The Rest of the Market
Beyond the big three, the rest of the premium cigar importing picture is relatively small. Countries including Costa Rica, the Philippines and Mexico fill out the remainder, but together they account for just 1.5 percent of total imports. The premium cigar market coming into the United States is, for practical purposes, a three-country story, with one of those three countries so far ahead that the real competition is for the spots behind it.
What It All Means Going Forward
The first quarter of 2026 will be remembered in the cigar industry primarily for that one milestone, the first time Honduras has ever ranked above the Dominican Republic in U.S. premium cigar imports. Whether that becomes a longer-term trend or whether it turns out to be a one-quarter anomaly driven largely by the problems at Tabacalera de Garcia is the question worth watching.

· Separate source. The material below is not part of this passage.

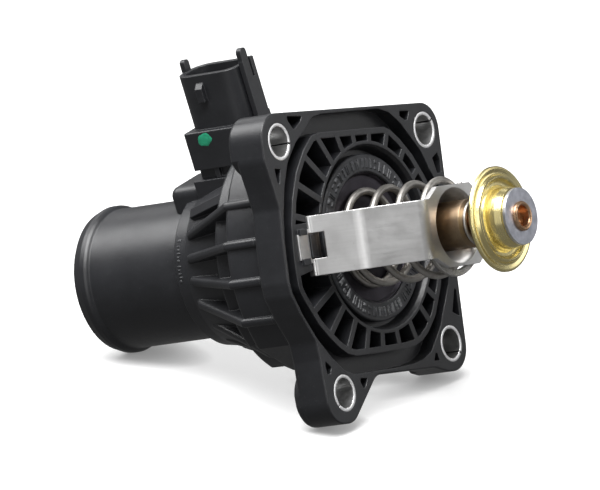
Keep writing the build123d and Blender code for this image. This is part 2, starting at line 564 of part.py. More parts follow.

If and when Tabacalera de Garcia gets back to full operations and resumes shipping to the American market, Dominican Republic numbers should recover. At that point, Honduras would need to hold its gains on its own merits rather than benefiting partly from a competitor's misfortune. Based on that 12 percent growth rate, there's reason to think Honduran producers have real momentum right now.
A Market Worth Watching
For anyone who follows the premium cigar world closely, the first quarter data from the Cigar Association of America is a reminder that the landscape isn't as static as it sometimes seems. Countries move up and down. Factories matter. Supply chains matter. And the decisions made inside a single large factory can ripple out into the import numbers of an entire country.
The total of 90.9 million premium cigars imported in three months reflects a market that, even with a slight overall dip, remains substantial. American demand for handmade, premium cigars isn't going anywhere. The question is always which countries, which factories and which brands are going to be the ones meeting that demand. Right now, the answer looks a little different than it did a year ago.